Recent moves by countries bounding the coral triangle - Indonesia, Malaysia, the Philippines, Papua New Guinea, Timor Leste and the Solomon Islands - to protect the reefs of Southeast Asia and the Pacific are both timely and laudable
Recent moves by countries bounding the coral triangle - Indonesia, Malaysia, the Philippines, Papua New Guinea, Timor Leste and the Solomon Islands - to protect the reefs of Southeast Asia and the Pacific are both timely and laudable. But they cannot be fully effective without focused help from friends.
Some of the threats to coral have been well characterized by biologists. Warming ocean temperatures cause corals to bleach. The removal of predators through overfishing and habitat loss causes algae and other enemies of coral to flourish. The poking, kicking and chipping away at coral over the years by myriad tourists, resort developers and fishermen is another.
Perhaps the most insidious threat is the one only now being fully appreciated. The acidity of the oceans is rising to levels that could soon start to substantially stunt coral growth - within decades.
Of all the excess carbon dioxide placed into the atmosphere by the burning of fossil fuels, at least a quarter has been absorbed by the oceans. There it is converted into carbonic acid.
This has already increased the acidity of the oceans by a stunning 30 percent over the last 100 years. As this continues, the ability of corals and other marine invertebrates to acquire the calcium carbonate they need for their shells becomes greatly diminished, and eventually impossible.
Some estimates project that the collected effects of acidification, bleaching, disease and human-caused damage could begin to cause coral reefs to deteriorate faster than they can grow by mid-century.
So a localized effort to prevent overfishing, protect endangered species and help the fishing industry plan for the future will help, but in addition, I advocate that the Coral Triangle Initiative (CTI) invests a modest portion of its pooled resources into permanent moorings equipped with carbon dioxide (CO2) sensors to continually monitor the acidity of coral triangle waters over a range of depths.
In California, we plan to launch a network of sensors like these by as soon as this month.
Over the last 20 years, a sparse network of stations scattered throughout tropical oceans have recorded this inexorable increase in average ocean acidity. Sadly, nothing prepared us for the stunning discovery two years ago by Richard Feely, a researcher with the United States' National Oceanic and Atmospheric Administration (NOAA), that during the summer upwelling season, water so acidic that it is "corrosive" to small calcium carbonate-forming organisms is already found just a few dozen kilometers off the northern coast of California. Off this very coast reside some of America's most commercially important fish populations.

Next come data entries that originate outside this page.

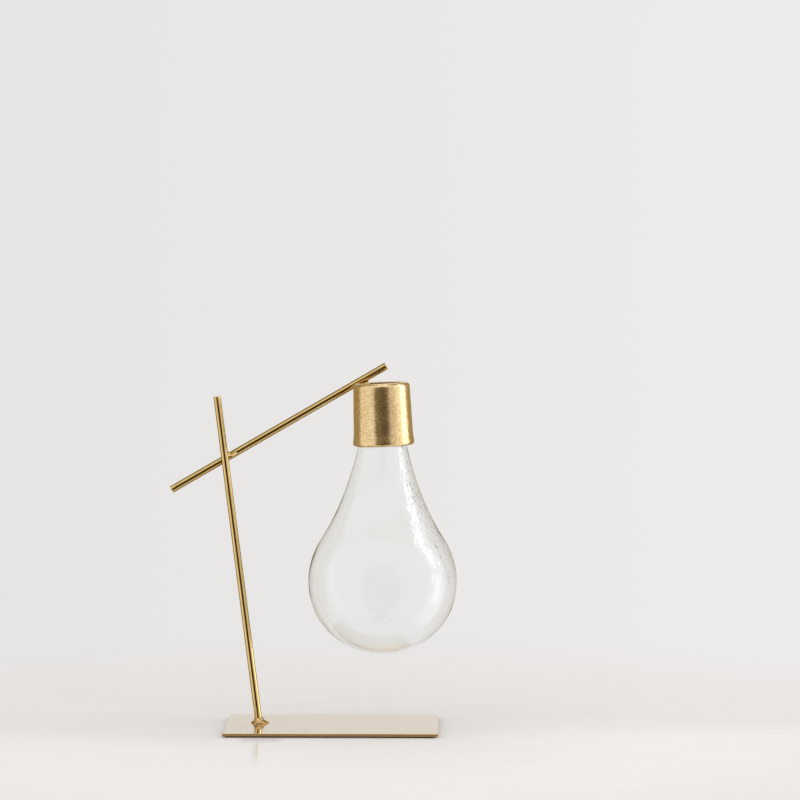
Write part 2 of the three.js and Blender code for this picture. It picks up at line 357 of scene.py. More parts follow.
@dataclass(frozen=True)
class LacquerFinish:
    """Gold lacquer over metal.

    The colour runs between two golds in fine flakes, the surface has a grain and a wider
    ripple, and the gloss varies a little. Each range is the part of a pattern's levels that is
    stretched over the whole change.
    """

    name: str
    deep: Colour
    pale: Colour
    roughness: float
    roughness_spread: float
    flake_size: float
    drift_size: float
    grain_size: float
    grain_depth: float
    ripple_size: float
    ripple_depth: float
    coat: float
    coat_roughness: float
    edge_tint: Colour
    metal: float = 1.0
    side: Colour | None = None
    side_range: Point = (0.25, 0.6)
    flake_weight: float = 0.45
    drift_weight: float = 0.55
    gold_range: Point = (0.15, 0.85)
    grains_to_cloud: float = 12.0
    flake_gloss: float = 0.35
    gloss_range: Point = (0.35, 1.0)

    def build(self) -> bpy.types.Material:
        """Makes the material.

        Returns:
            The finish.
        """
        material, graph, output = new_material(self.name)
        where = graph.out("ShaderNodeTexCoord", pick="Object")
        cells = {"Vector": where, "Scale": 1 / self.flake_size}
        flakes = graph.out("ShaderNodeTexVoronoi", cells, "Color")
        flake = graph.out("ShaderNodeSeparateColor", {"Color": flakes}, "Red")
        drift = graph.noise(where, self.drift_size, detail=3.0)
        flaked = graph.math("MULTIPLY", flake, self.flake_weight)
        share = graph.math("ADD", flaked, graph.math("MULTIPLY", drift, self.drift_weight))
        colour = graph.blend(graph.spread(share, *self.gold_range), self.deep, self.pale)
        # Painted shade: upright faces take the darker side colour, standing in for the dark front of the room
        # that they reflect.
        if self.side is not None:
            colour = graph.blend(self.on_sides(graph), colour, self.side)
        cloud = graph.noise(where, self.grains_to_cloud * self.grain_size, detail=2.0, shift=4.0)
        level = graph.math("ADD", cloud, graph.math("MULTIPLY", flake, self.flake_gloss))
        least = self.roughness - self.roughness_spread
        most = self.roughness + self.roughness_spread
        ripple = graph.noise(where, self.ripple_size, detail=1.0, shift=8.0)
        rippled = graph.bump(ripple, self.ripple_depth)
        grain = graph.noise(where, self.grain_size, detail=3.0, shift=2.0)
        shader = graph.out("ShaderNodeBsdfPrincipled", {
            "Base Color": colour, "Metallic": self.metal, "Specular Tint": self.edge_tint,
            "Roughness": graph.spread(level, *self.gloss_range, least, most),
            "Normal": graph.bump(grain, self.grain_depth, rippled),
            "Coat Weight": self.coat, "Coat Roughness": self.coat_roughness, "Coat Normal": rippled,
        })
        graph.feed(output.inputs["Surface"], shader)
        return material

    def on_sides(self, graph: NodeGraph) -> bpy.types.NodeSocket:
        """Is 1 on the piece's upright faces and 0 on its level ones."""
        normal = graph.parts(graph.out("ShaderNodeTexCoord", pick="Normal"))
        return graph.spread(graph.math("ABSOLUTE", normal["Z"]), *self.side_range, 1.0, 0.0, smooth=True)


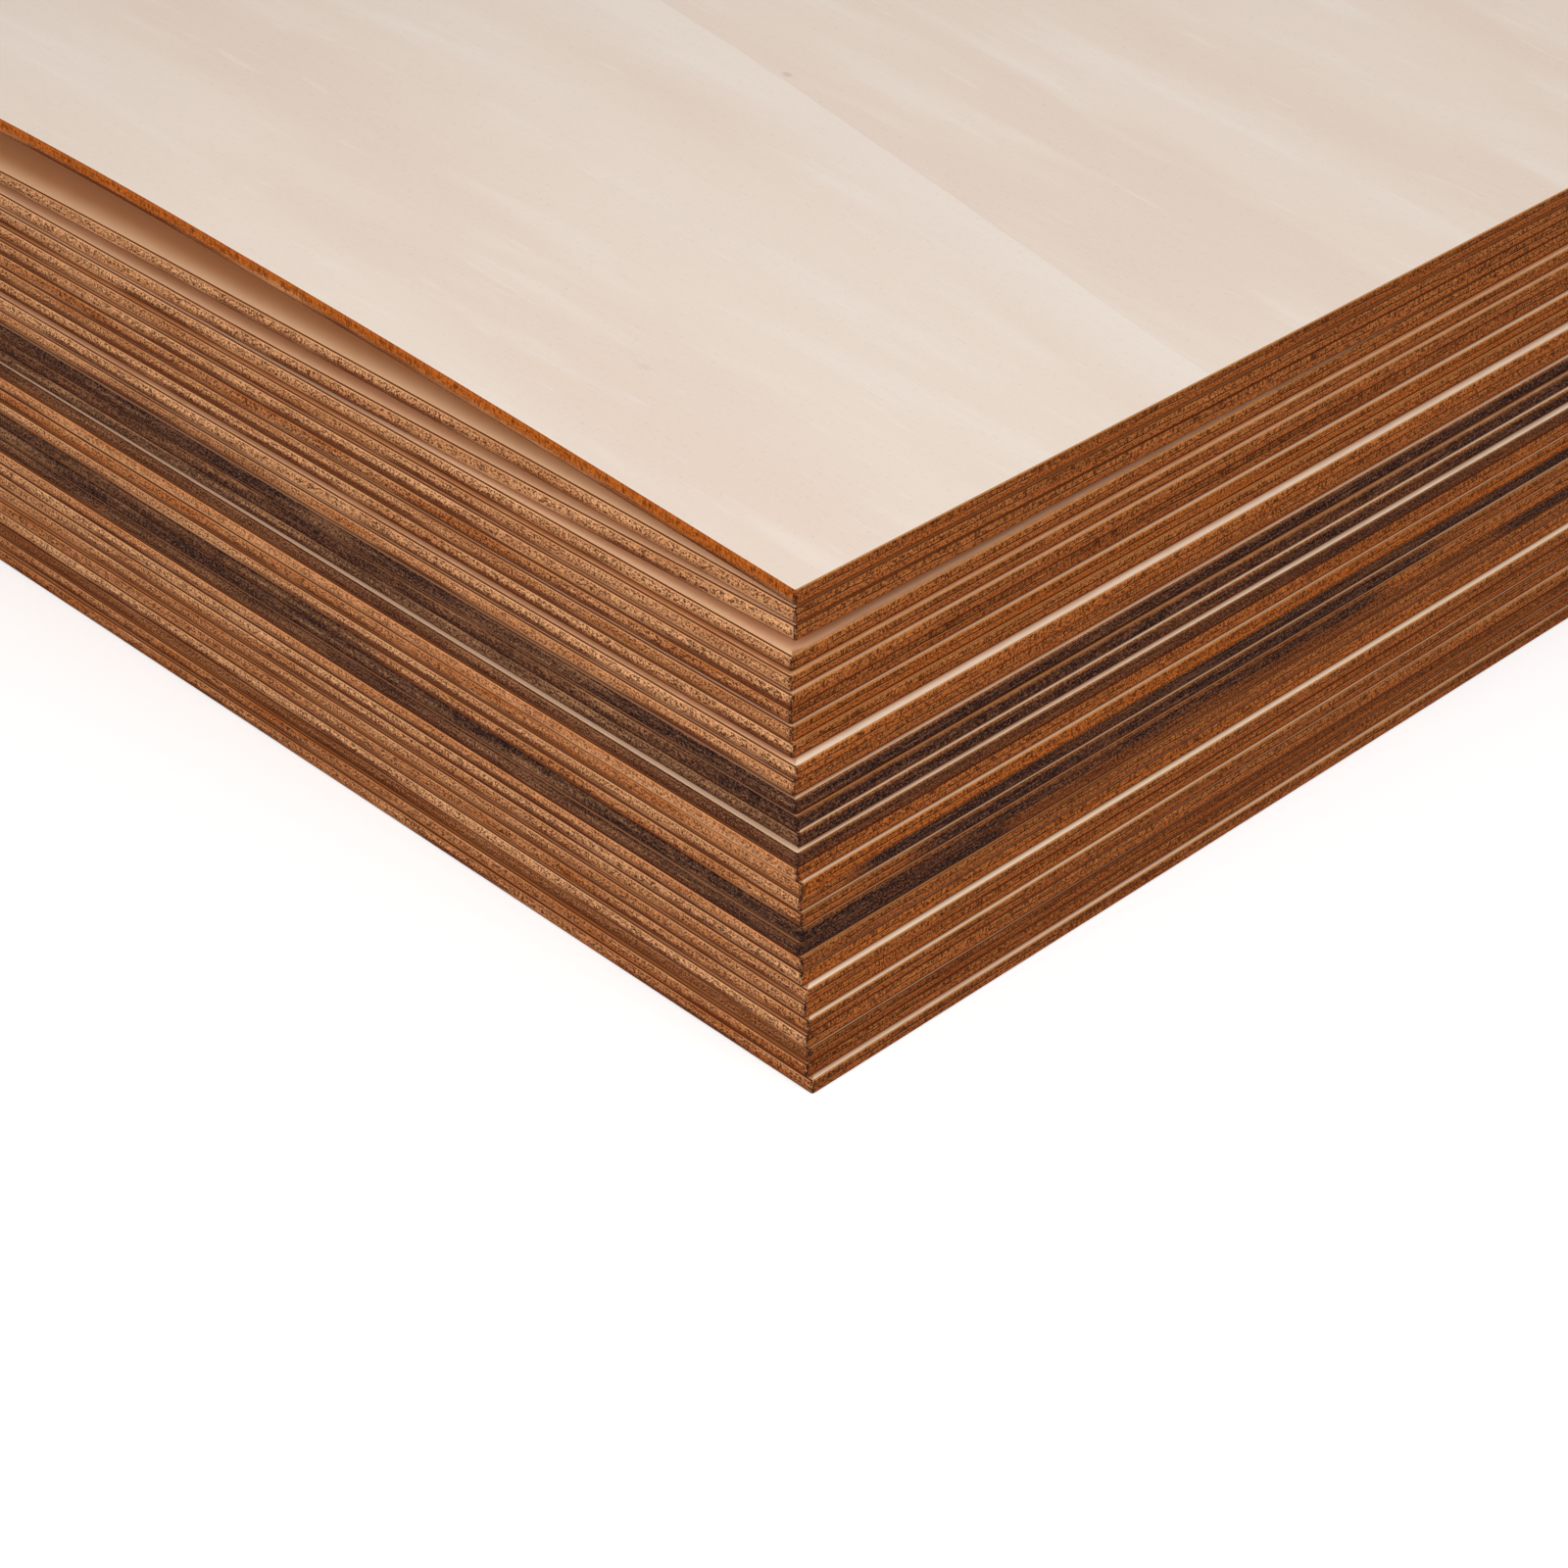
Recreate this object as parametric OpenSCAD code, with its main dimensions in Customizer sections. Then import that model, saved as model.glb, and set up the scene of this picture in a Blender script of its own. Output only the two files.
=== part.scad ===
// A loose stack of square plywood sheets with laser-cut edges. Every sheet lies on the one below
// it, a little out of line, so the stack leans. The top three sheets have dried and warped: their
// near corner lifts, and the two uppermost also bow along their left edge.
// +X points to the right of the near corner, -Y to its left and +Z up. The near corner is the one
// at +X, -Y. The origin is the middle of the bottom sheet's underside.

/* [Sheets] */
// Side of every square sheet
sheet_side = 305; // [200:1:620]
// Thickness of one sheet
sheet_t = 3; // [1.5:0.1:9]
// Number of sheets in the stack
sheet_count = 30; // [4:1:60]
// Radius that the cutting beam leaves on the corners
corner_r = 0.5; // [0.2:0.1:10]

/* [Slip] */
// Share of the sheets' sideways slip, where 0 is a squared-up stack
slip_share = 1; // [0:0.05:1.5]
// Share of the sheets' turn about their near corner, where 0 keeps their sides parallel
turn_share = 1; // [0:0.05:1.5]

/* [Warp] */
// Rise of the near corner on the lowest of the three warped sheets
corner_lift = 2.7; // [0.5:0.1:8]
// Air under the near corner of each warped sheet above that one
corner_gap = 0.4; // [0.1:0.05:1]
// Distance along the left edge at which the corner's rise has run out
left_reach = 150; // [80:1:250]
// Distance along the right edge at which it has run out, except on the top sheet
right_reach = 250; // [120:1:300]
// Rise of the second sheet's bow along the left edge
second_bow = 3.1; // [0.5:0.1:6]
// Distance from the near corner to that bow's crest
second_crest = 145; // [100:1:200]
// Rise of the top sheet's bow along the left edge
top_bow = 11.2; // [7:0.1:30]
// Distance from the near corner to that bow's crest
top_crest = 200; // [160:1:300]

/* [Hidden] */
// Slip to the right, slip to the back and turn of each sheet, from the bottom sheet upwards
slips = [
    [0, 0, 0], [-1.2, -0.3, -0.2], [-1.2, 0.3, -0.1], [-1.6, -0.1, -0.2], [-1.5, 0.5, 0],
    [-2.5, 0.4, -0.2], [-2.3, 0.9, -0.1], [-3.6, 0.8, -0.1], [-3.8, 0.8, -0.1], [-4.3, 0.6, -0.2],
    [-3.8, 1.2, -0.1], [-4.2, 1.2, -0.1], [-4.7, 1.3, -0.1], [-4.4, 1.5, -0.1], [-5.2, 1.1, -0.2],
    [-5.2, 1.2, -0.2], [-6, 2.5, 0], [-6.7, 2.4, 0], [-7.3, 2.8, 0.1], [-8.2, 3.4, 0.1],
    [-8, 3.7, 0.1], [-9.9, 4.9, 0.1], [-10.4, 5, 0.1], [-11, 5.4, 0.2], [-10.9, 5.5, 0.2],
    [-11.7, 6, 0.2], [-12.6, 7.2, 0.3], [-12.4, 7.8, 0.3], [-12.4, 7.8, 0.3], [-12.4, 7.7, 0.3]
];
// Sheets at the top of the stack that are warped
warped_count = 3;
// Bend of the corner's rise, where 1 is a straight ramp and 2 a parabola
lift_power = 1.4;
// Steps of a warped sheet's faces along each edge
warp_steps = 14;
// How far those faces run past the outline that trims them
trim = 1;
// Segments of a full circle at the corners
$fn = 32;

// Place of the near corner on a sheet that is centred on the origin
near_corner = [sheet_side, -sheet_side] / 2;
// Room above the stack that the tallest warp can reach
headroom = sheet_t + corner_lift + warped_count * corner_gap + top_bow;

// Rise of the lifted corner at distances left and back from it, for a rise of lift at the corner
function corner_rise(left, back, lift, reach) =
    lift * pow(max(0, 1 - left / left_reach - back / reach), lift_power);

// Bow along the left edge: a sine that is nothing at the right edge and highest at its crest
function bow(left, rise, crest) = rise * max(0, sin(90 * left / crest));

// Rise of a warped sheet above a flat one, where below_top is 0 for the top sheet
function warp(below_top, left, back) =
    let (lift = corner_lift + (warped_count - 1 - below_top) * corner_gap)
    let (reach = below_top == 0 ? sheet_side : right_reach)
    let (curve = below_top == 0 ? bow(left, top_bow, top_crest)
        : below_top == 1 ? bow(left, second_bow, second_crest) : 0)
    corner_rise(left, back, lift, reach) + curve;

// Outline of one sheet
module outline() {
    straight = sheet_side - 2 * corner_r;
    square([sheet_side, straight], center = true);
    square([straight, sheet_side], center = true);
    for (x = [-1, 1], y = [-1, 1]) translate([x, y] * straight / 2) circle(corner_r);
}

// One sheet that lies flat
module flat_sheet() {
    linear_extrude(sheet_t) outline();
}

// A slab whose two faces follow the warp, on a square grid that is a little larger than a sheet
module warped_slab(below_top) {
    n = warp_steps;
    span = sheet_side + 2 * trim;
    at = function(i) (i / n - 0.5) * span;
    rise = function(x, y) warp(below_top, near_corner.x - x, y - near_corner.y);
    face = function(z) [for (j = [0:n], i = [0:n]) [at(i), at(j), z + rise(at(i), at(j))]];
    id = function(i, j) j * (n + 1) + i;
    upper = (n + 1) * (n + 1);
    cells = [for (i = [0:n - 1], j = [0:n - 1]) [id(i, j), id(i + 1, j), id(i + 1, j + 1), id(i, j + 1)]];
    rim = concat([for (i = [0:n - 1]) id(i, 0)], [for (j = [0:n - 1]) id(n, j)],
        [for (i = [n:-1:1]) id(i, n)], [for (j = [n:-1:1]) id(0, j)]);
    ring = [for (k = [0:len(rim) - 1]) [rim[k], rim[(k + 1) % len(rim)]]];
    polyhedron(concat(face(0), face(sheet_t)), concat(
        [for (c = cells) [c[0], c[1], c[2]]],
        [for (c = cells) [c[0], c[2], c[3]]],
        [for (c = cells) [upper + c[2], upper + c[1], upper + c[0]]],
        [for (c = cells) [upper + c[3], upper + c[2], upper + c[0]]],
        [for (r = ring) [r[0], upper + r[0], upper + r[1]]],
        [for (r = ring) [r[0], upper + r[1], r[1]]]));
}

// One warped sheet, trimmed to the outline
module warped_sheet(below_top) {
    intersection() {
        warped_slab(below_top);
        linear_extrude(headroom) outline();
    }
}

// Sheet number k from the bottom, in its place
module sheet(k) {
    slip = slips[(k - 1) % len(slips)];
    below_top = sheet_count - k;
    color("burlywood")
        translate([slip.x * slip_share, slip.y * slip_share, (k - 1) * sheet_t])
        translate(near_corner)
        rotate(slip.z * turn_share)
        translate(-near_corner)
        if (below_top < warped_count) warped_sheet(below_top); else flat_sheet();
}

for (k = [1:sheet_count]) sheet(k);
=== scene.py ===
"""A loose stack of thin plywood sheets with browned, laser-cut edges.

Every sheet is a mesh of its own that stands for one packed sheet: a profile that runs over the
upper face, down the cut edge and under the lower face, carried round a rounded square.
"""

import math

import bpy
import numpy as np
from bpy.props import FloatProperty, FloatVectorProperty, IntProperty, PointerProperty
from mathutils import Matrix, Vector


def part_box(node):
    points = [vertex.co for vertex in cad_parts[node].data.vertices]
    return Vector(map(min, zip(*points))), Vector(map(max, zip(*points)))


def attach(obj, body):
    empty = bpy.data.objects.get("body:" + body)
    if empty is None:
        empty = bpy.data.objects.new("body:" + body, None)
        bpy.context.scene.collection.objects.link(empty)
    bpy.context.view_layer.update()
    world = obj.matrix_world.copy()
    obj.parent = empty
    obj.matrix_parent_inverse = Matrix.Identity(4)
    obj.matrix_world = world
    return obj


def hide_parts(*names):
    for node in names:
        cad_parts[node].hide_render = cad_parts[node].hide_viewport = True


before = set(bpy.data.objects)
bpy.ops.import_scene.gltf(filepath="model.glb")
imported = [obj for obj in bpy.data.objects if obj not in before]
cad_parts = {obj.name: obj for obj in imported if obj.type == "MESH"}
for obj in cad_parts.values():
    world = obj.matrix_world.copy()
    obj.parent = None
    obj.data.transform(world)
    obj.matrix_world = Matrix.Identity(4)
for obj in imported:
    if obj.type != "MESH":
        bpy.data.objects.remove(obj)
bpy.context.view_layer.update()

bl_info = {
    "name": "Plywood Sheet Stack",
    "version": (1, 0, 0),
    "blender": (4, 5, 0),
    "location": "3D View > Sidebar > Plywood Stack",
    "description": "Builds a loose stack of thin plywood sheets with laser-browned edges",
    "category": "Object",
}

MM = 0.001
WHITE = (1.0, 1.0, 1.0)
BLACK = (0.0, 0.0, 0.0)
SHEETS = sorted(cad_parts)
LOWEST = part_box(SHEETS[0])
SIDE = LOWEST[1].x - LOWEST[0].x
THICKNESS = LOWEST[1].z - LOWEST[0].z

# How many sheets at the top of the stack are warped
WARPED = 3
# Rings of points between the middle of the upper face and its edge, on a warped and a flat sheet
WARPED_RINGS = 14
FLAT_RINGS = 3
# Further rings close to the edge of the upper and of the lower face, at these distances from it
UPPER_RINGS = np.array([6.0, 2.5, 1.0, 0.3]) * MM
LOWER_RINGS = np.array([0.3, 2.5, 6.0]) * MM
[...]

Preserving any individual ocean region is thus ultimately going to require a global effort to save this single, global ocean. The United States and six other top emitters of CO2 - China, the European Union, Russia, India and the collective shipping industry - must do more to acknowledge and mitigate the effects of their emissions on places like the coral triangle.
The only known solution is to stop emitting CO2. Without substantial reduction measures, the success of the CTI will be temporary, only addressing a portion of the hazards faced by coral reefs.
In fact, the threats to coral associated with greenhouse gas increases are the most lasting. The carbon loading that has taken place most intensively in just the last 50 years is triggering ocean acidification and warming trends that will take centuries to reverse.
Solutions to the coral triangle's looming problem must come, then, from outside its boundaries as well as from within. In this sense, we are all neighbors with a local problem on our hands.
Tony Haymet is director of the Scripps Institution of Oceanography at the University of California San Diego. He is also a moderator and panelist at the World Ocean Conference (WOC), which runs from May 11 to 15 in Manado.